Darn! I hate it when a well-loved piece of cookware goes to the great stove in the sky. Even if it wasn't a such a much pan to begin with you get fond of them. For instance, I've got an aluminum 12" chicken fryer and an aluminum Windsor pan I got from Smart and Final which, in the greater scheme of pots and pans, are cheap Chinese junk. But they sure work for me.

Your Adcraft: Aluminum? Stainless with a sintered aluminum disk on the bottom?
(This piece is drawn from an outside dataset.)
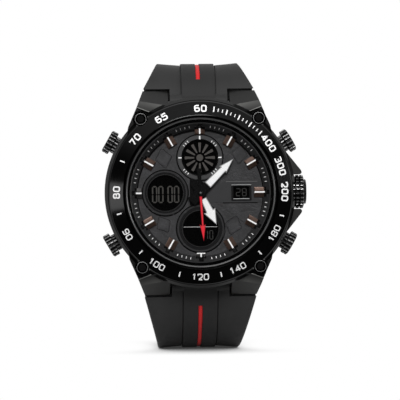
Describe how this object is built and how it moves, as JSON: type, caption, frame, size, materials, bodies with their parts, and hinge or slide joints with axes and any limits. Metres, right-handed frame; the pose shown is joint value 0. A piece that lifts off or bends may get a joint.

Either way, there's nothing remarkable about Adcraft. As you said, it's neither Mauviel nor All-Clad. It's mid-grade pro cookware, and fairly fungible, and you should be able to find something suitable at any decent restaurant supply. 

And really, there's nothing wrong with similar home cook stuff. "On sale" works just fine, and "deep discount" is even better.
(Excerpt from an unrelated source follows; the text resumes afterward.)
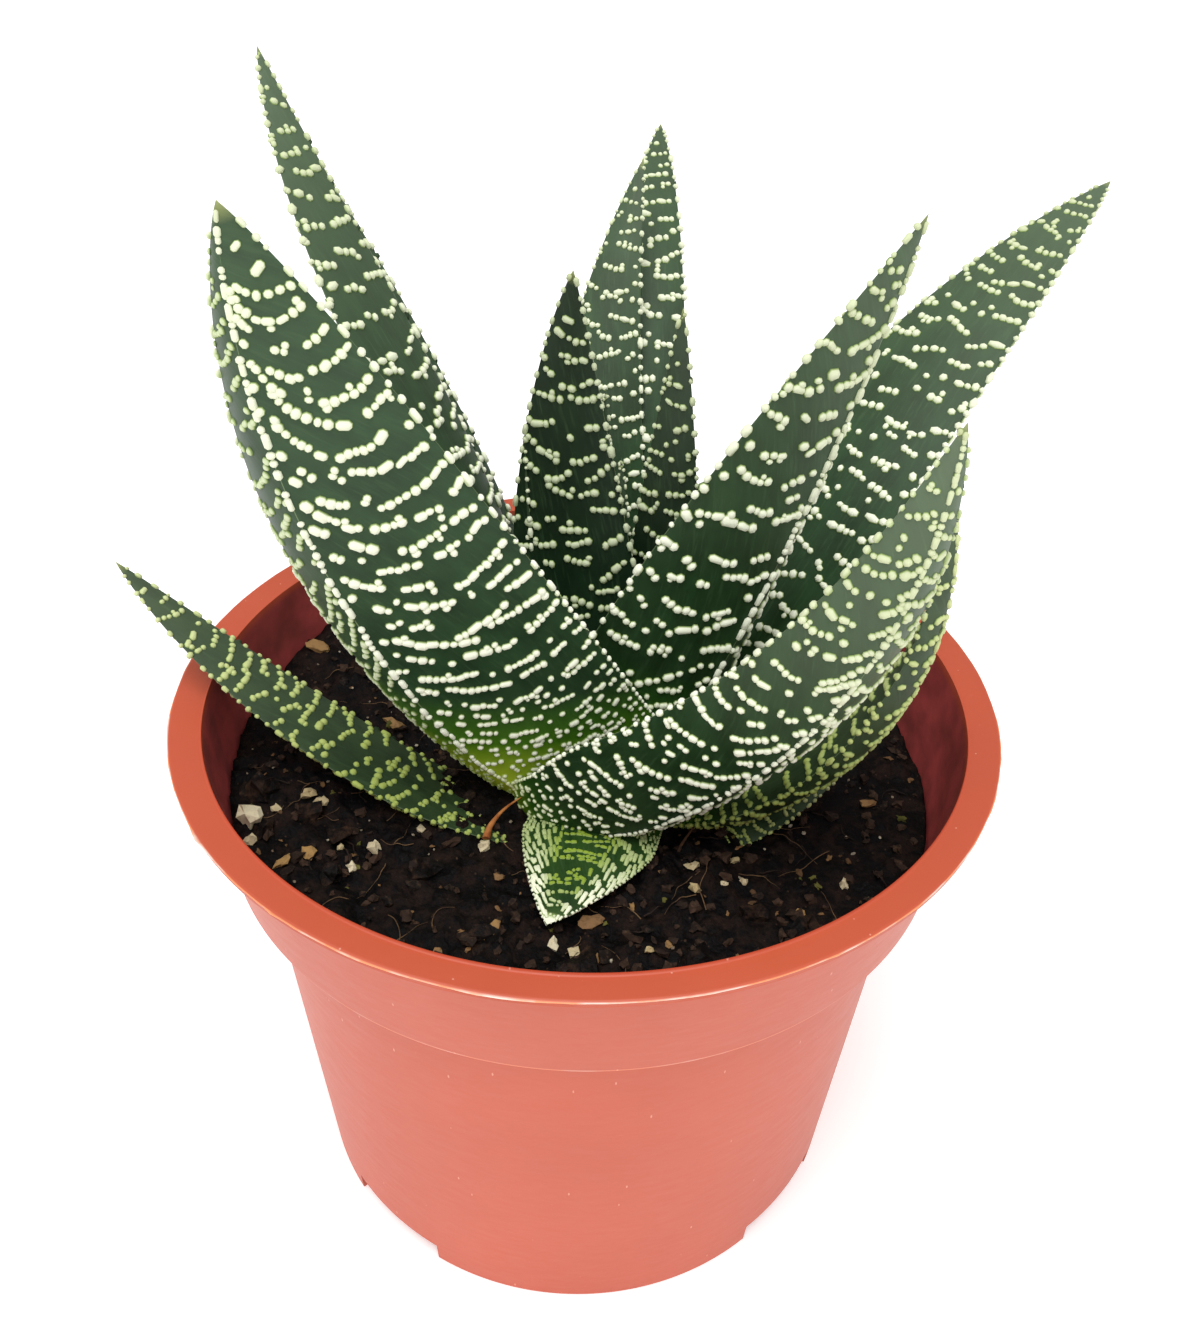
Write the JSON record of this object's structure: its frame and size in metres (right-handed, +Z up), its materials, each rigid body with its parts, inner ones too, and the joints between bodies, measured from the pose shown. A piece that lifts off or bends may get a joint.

That said, googling the search terms "adcraft cookware," got pages of hits. The first few I looked at it didn't have what I guess is the exact pan in question; but then I don't what the exact pan in question is either.

My best advice is that if you can't find it without too much trouble, get something else. Personally I tend to gravitate towards Vollrath and Lincoln, but there's nothing special about their mid level stuff either. Alla time same same.

BDL


----------



## kokopuffs (Aug 4, 2000)

BDL stated:<<Stainless with a sintered aluminum disk on the bottom?>>

Yes. But here's the replacement that I intend to get.

Meant mostly for cooking corn on the cob and reducing Koko's very homemade chicken stock and glace de veau.


----------



## boar_d_laze (Feb 13, 2008)

Koko -- Very nice indeed.

BDL


----------



## kokopuffs (Aug 4, 2000)

Thank you, Missyj.


----------



## missyjean (Nov 5, 2009)

You're welcome. I like the pot you chose. Very reasonable too


----------



## mikelm (Dec 23, 2000)

By happy chance, the just-published _Cook's Illustrated_ has a review of 4-qt saucepans. The $195 AllClad came out on top, as usual.

The _very_ close runner-up was the Cuisinart MultiClad at $70. CI's considered opinion was: buy the Cuisinart and put the left-over $125 in your piggy bank. eace:

The priciest pots, $200 Viking, $275 Demeyere, and the $385 Mauviel all rated "not recommended" for their performance characteristics, and not just for the sky-high price.

Mike :laser:


----------



## dillonsmimi (Dec 2, 2009)

Amazon has some amazing deals today....thanks.


----------



## dantheman (Feb 13, 2010)

MikeLM;296407 said:


> By happy chance, the just-published _Cook's Illustrated_ has a review of 4-qt saucepans. The $195 AllClad came out on top, as usual.
> 
> I've been buying my All Clad at TJ Maxx and Home Goods for half price or less in some cases. They may be a little marked up, but they cook the same. I've had them for a little while and they are nothing less than amazing to me.
> 
> ...


----------



## kokopuffs (Aug 4, 2000)

An update:

After a few weeks of use, I've decided to give the 4 qt Cuisinart pan to a friend of mine because of the narrow handle.  Although extremely well constructed, the Cuisinart pan offeres very little stability once held in the hand and food could conceivably be accidentally dumped out should an unexpected tilt occur.  And instead I opted for the 4 1/2 qt (note 4 1/2 qt) saucepan made by Winco.; it's handle offers a much larger diameter and feels much more stable in my hand and the overall pan is equally well-made.


----------